[AIM OF THE EXERCISE] Below is a listing; reproduce each line of it exactly.

---+---

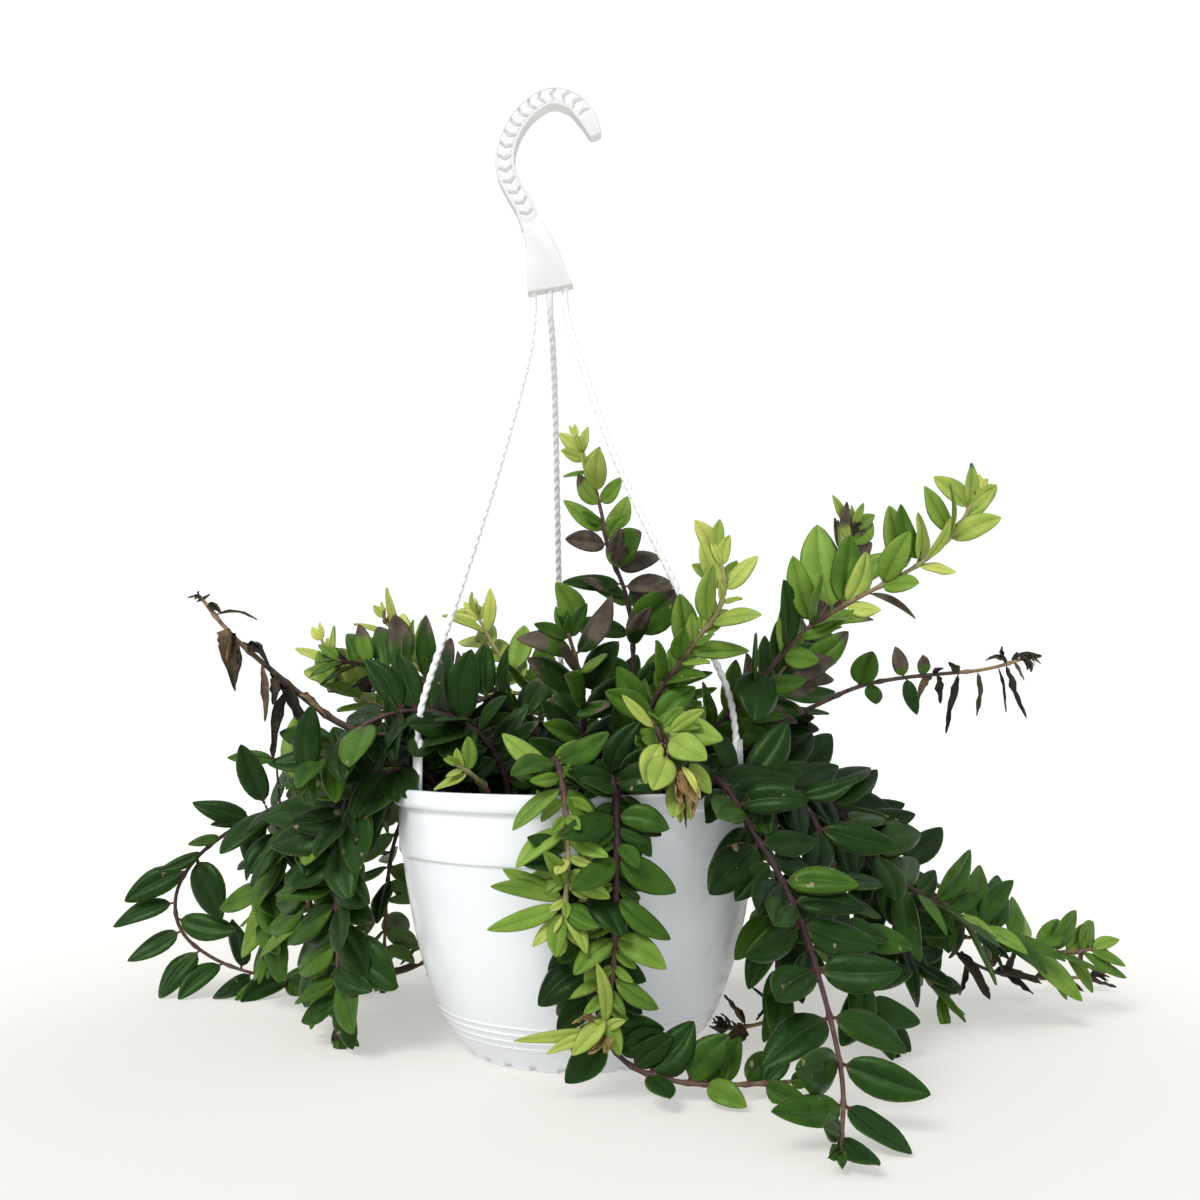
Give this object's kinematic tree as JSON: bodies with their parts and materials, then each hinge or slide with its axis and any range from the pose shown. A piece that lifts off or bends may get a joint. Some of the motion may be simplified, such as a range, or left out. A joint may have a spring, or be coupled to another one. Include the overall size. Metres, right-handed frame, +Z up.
{
  "type": "potted lipstick plant",
  "caption": "White plastic hanging basket of trailing lipstick plant with fleshy leaves in pairs, standing on a surface with its hooked hanger upright.",
  "frame": {"origin": "centre of the pot's flat underside, on the surface it stands on", "axes": "+Z up out of the pot, -Y towards the front that the picture shows, +X to the right seen from the front"},
  "size_m": [0.6263, 0.3762, 0.5352],
  "materials": {
    "pot_plastic": "gloss white moulded plastic",
    "hanger_plastic": "satin white moulded plastic",
    "soil": "matte dark potting mix",
    "leaf_dark": "satin dark green leaves on purple-brown stems",
    "leaf_mid": "satin mid green leaves on purple-brown stems",
    "leaf_pale": "satin pale yellow-green leaves on purple-brown stems"
  },
  "bodies": {
    "root": {"pot": "pot_plastic", "soil": "soil", "hanger_hook": "hanger_plastic", "hanger_arm_left": "hanger_plastic", "hanger_arm_right": "hanger_plastic", "hanger_arm_back": "hanger_plastic", "stem_front_hanging": "leaf_mid", "stem_front_left_sprig": "leaf_pale", "stem_front_floor": "leaf_dark", "stem_front_right_trailing": "leaf_dark", "stem_front_tip_cluster": "leaf_pale", "stem_centre_pale": "leaf_pale", "stem_upright_centre": "leaf_mid", "stem_right_rising": "leaf_pale", "stem_right_rising_back": "leaf_mid", "stem_right_drying": "leaf_dark", "stem_right_trailing": "leaf_dark", "stem_right_floor_dead": "leaf_dark", "stem_left_drying": "leaf_dark", "stem_left_level": "leaf_dark", "stem_left_far_arc": "leaf_dark", "stem_left_inner": "leaf_mid", "stem_left_vertical": "leaf_dark", "stem_left_middle": "leaf_dark", "stem_left_low": "leaf_dark", "stem_left_pale": "leaf_pale", "stem_left_back_tall": "leaf_pale", "stem_back_left_tall": "leaf_pale", "stem_right_cascade_front": "leaf_dark", "stem_right_cascade_middle": "leaf_dark", "stem_right_cascade_back": "leaf_dark", "stem_right_low": "leaf_dark", "stem_centre_low": "leaf_dark", "stem_right_bushy": "leaf_dark", "stem_inner_sprig": "leaf_pale", "stem_back_left_dead": "leaf_dark", "stem_back_left_trailing": "leaf_dark", "stem_back_middle": "leaf_dark", "stem_back_right": "leaf_mid", "stem_back_right_outer": "leaf_dark", "stem_back_arching": "leaf_dark"}
  },
  "joints": []
}
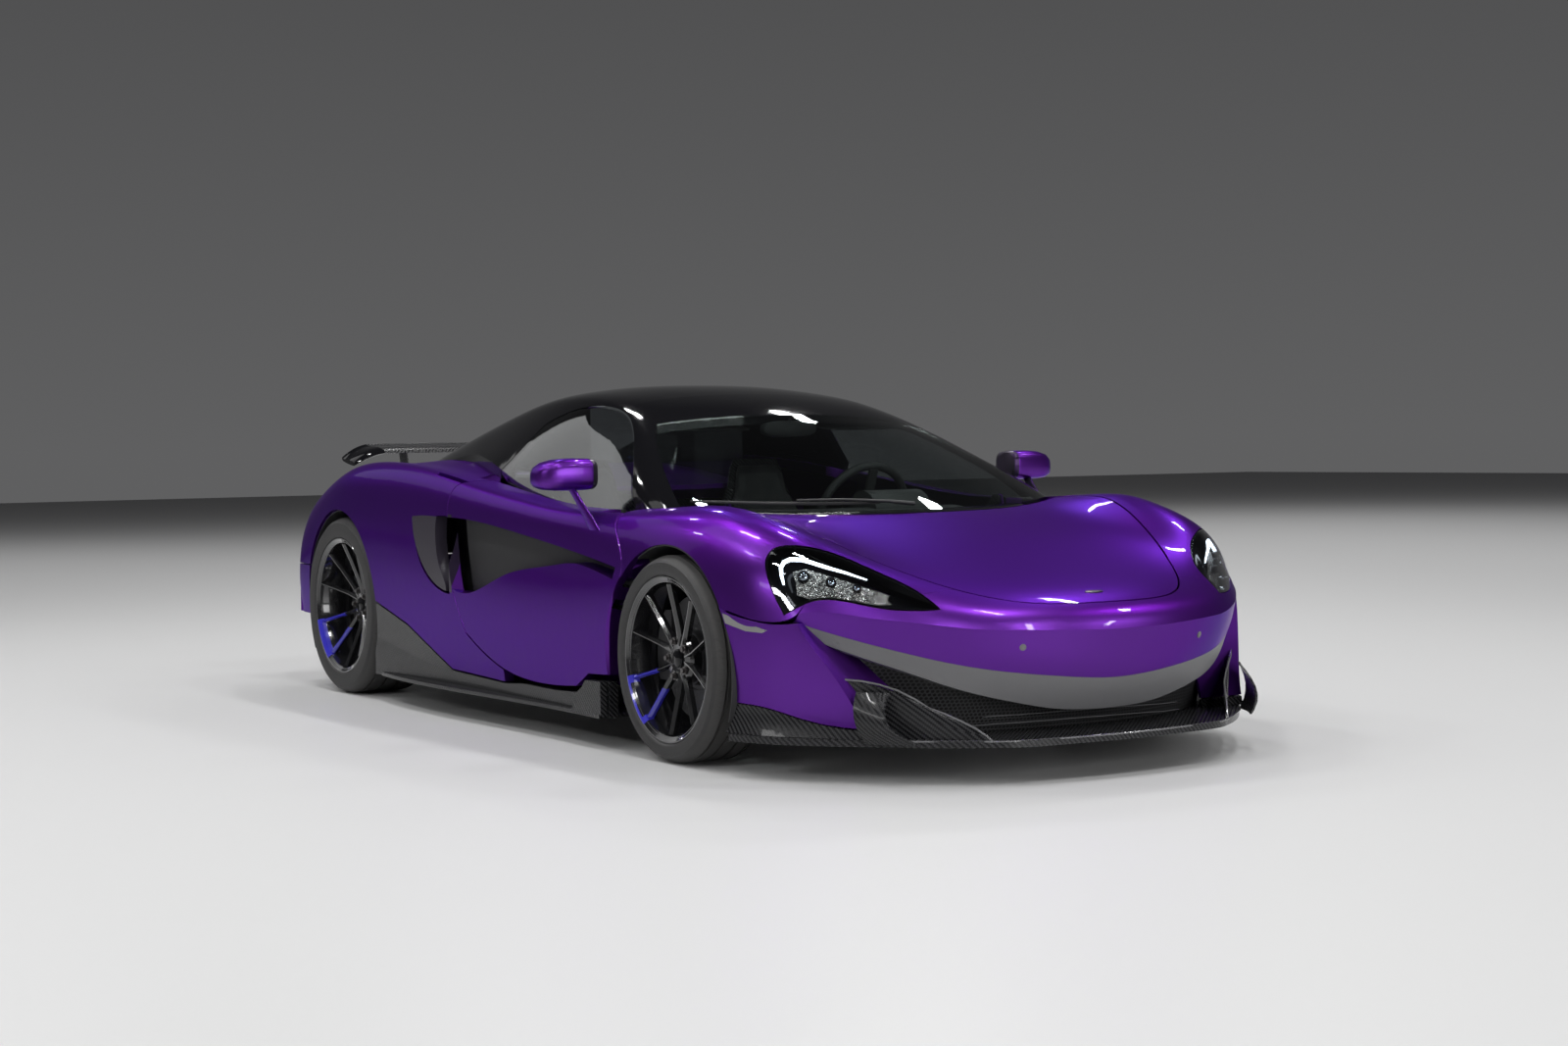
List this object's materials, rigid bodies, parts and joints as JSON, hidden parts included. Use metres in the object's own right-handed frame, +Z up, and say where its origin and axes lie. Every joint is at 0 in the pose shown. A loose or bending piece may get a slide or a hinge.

---+---

[ANSWER FOR THE TASK]
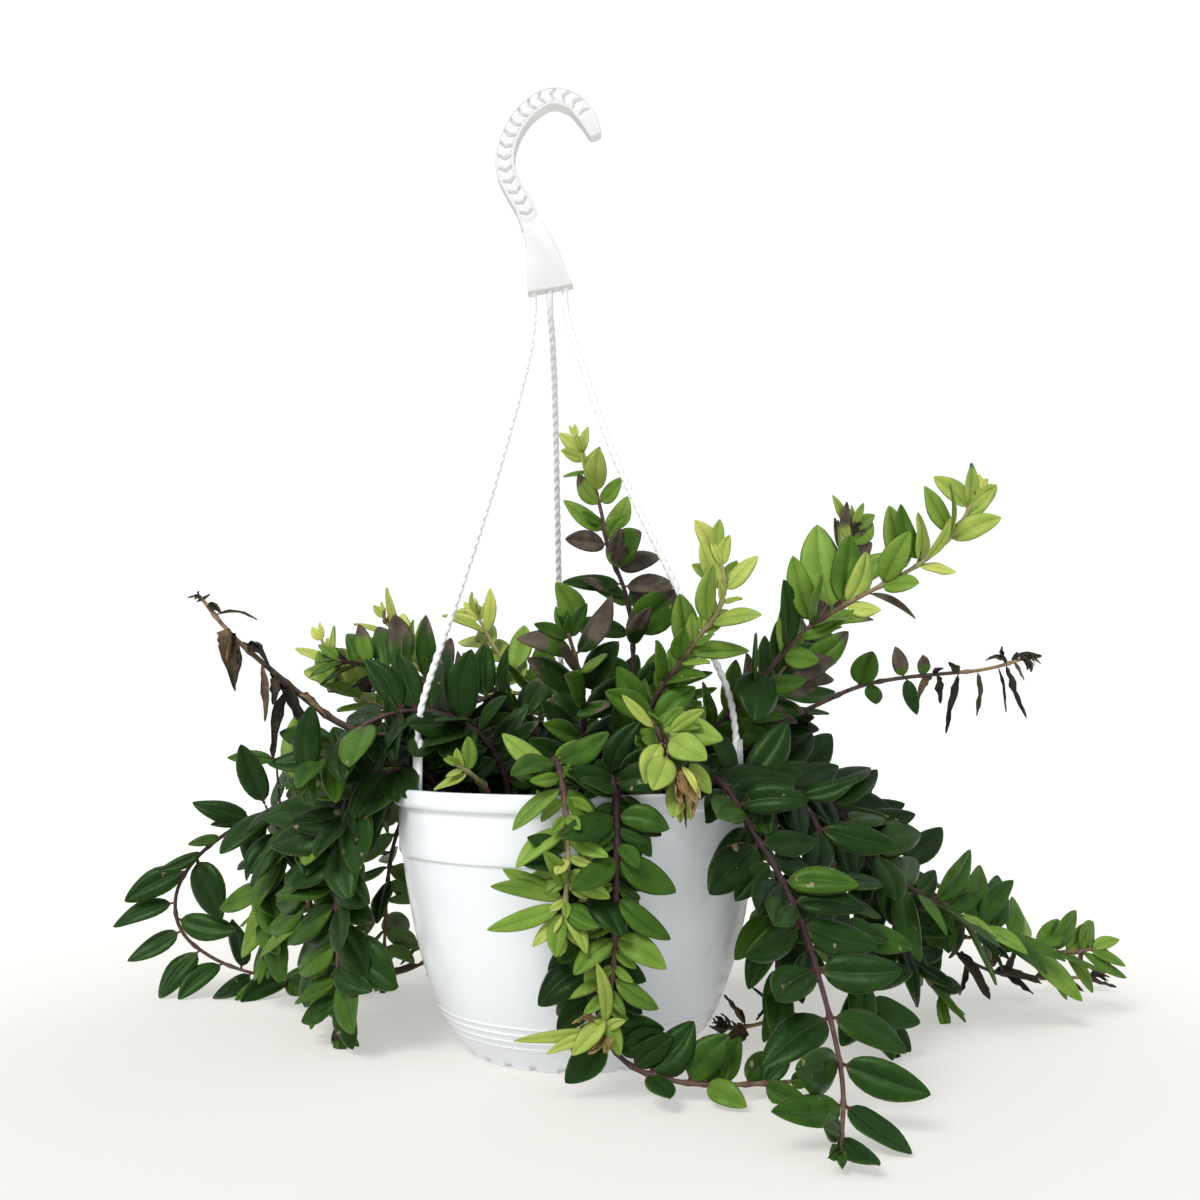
Give this object's kinematic tree as JSON: bodies with their parts and materials, then each hinge or slide with its axis and any range from the pose shown. A piece that lifts off or bends may get a joint. Some of the motion may be simplified, such as a range, or left out. A joint may have a spring, or be coupled to another one. Include the overall size. Metres, right-handed frame, +Z up.
{
  "type": "potted lipstick plant",
  "caption": "White plastic hanging basket of trailing lipstick plant with fleshy leaves in pairs, standing on a surface with its hooked hanger upright.",
  "frame": {"origin": "centre of the pot's flat underside, on the surface it stands on", "axes": "+Z up out of the pot, -Y towards the front that the picture shows, +X to the right seen from the front"},
  "size_m": [0.6263, 0.3762, 0.5352],
  "materials": {
    "pot_plastic": "gloss white moulded plastic",
    "hanger_plastic": "satin white moulded plastic",
    "soil": "matte dark potting mix",
    "leaf_dark": "satin dark green leaves on purple-brown stems",
    "leaf_mid": "satin mid green leaves on purple-brown stems",
    "leaf_pale": "satin pale yellow-green leaves on purple-brown stems"
  },
  "bodies": {
    "root": {"pot": "pot_plastic", "soil": "soil", "hanger_hook": "hanger_plastic", "hanger_arm_left": "hanger_plastic", "hanger_arm_right": "hanger_plastic", "hanger_arm_back": "hanger_plastic", "stem_front_hanging": "leaf_mid", "stem_front_left_sprig": "leaf_pale", "stem_front_floor": "leaf_dark", "stem_front_right_trailing": "leaf_dark", "stem_front_tip_cluster": "leaf_pale", "stem_centre_pale": "leaf_pale", "stem_upright_centre": "leaf_mid", "stem_right_rising": "leaf_pale", "stem_right_rising_back": "leaf_mid", "stem_right_drying": "leaf_dark", "stem_right_trailing": "leaf_dark", "stem_right_floor_dead": "leaf_dark", "stem_left_drying": "leaf_dark", "stem_left_level": "leaf_dark", "stem_left_far_arc": "leaf_dark", "stem_left_inner": "leaf_mid", "stem_left_vertical": "leaf_dark", "stem_left_middle": "leaf_dark", "stem_left_low": "leaf_dark", "stem_left_pale": "leaf_pale", "stem_left_back_tall": "leaf_pale", "stem_back_left_tall": "leaf_pale", "stem_right_cascade_front": "leaf_dark", "stem_right_cascade_middle": "leaf_dark", "stem_right_cascade_back": "leaf_dark", "stem_right_low": "leaf_dark", "stem_centre_low": "leaf_dark", "stem_right_bushy": "leaf_dark", "stem_inner_sprig": "leaf_pale", "stem_back_left_dead": "leaf_dark", "stem_back_left_trailing": "leaf_dark", "stem_back_middle": "leaf_dark", "stem_back_right": "leaf_mid", "stem_back_right_outer": "leaf_dark", "stem_back_arching": "leaf_dark"}
  },
  "joints": []
}
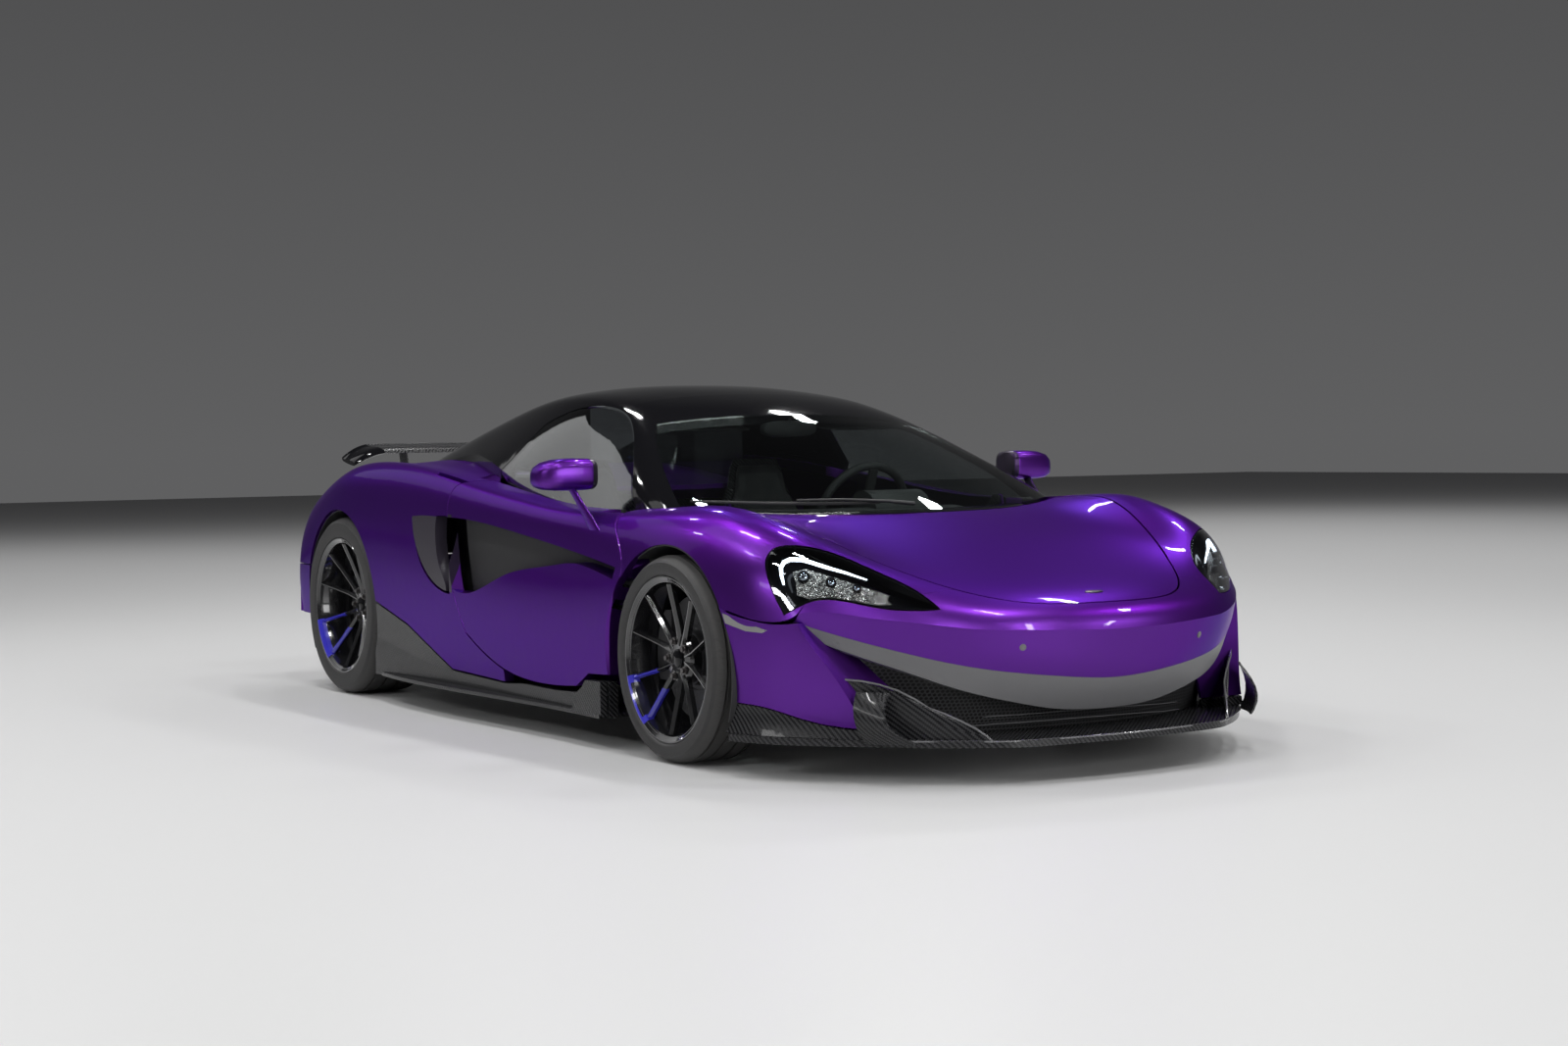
List this object's materials, rigid bodies, parts and joints as JSON, hidden parts included. Use metres in the object's own right-handed frame, +Z up, and say where its origin and axes lie. Every joint is at 0 in the pose shown. A loose or bending piece may get a slide or a hinge.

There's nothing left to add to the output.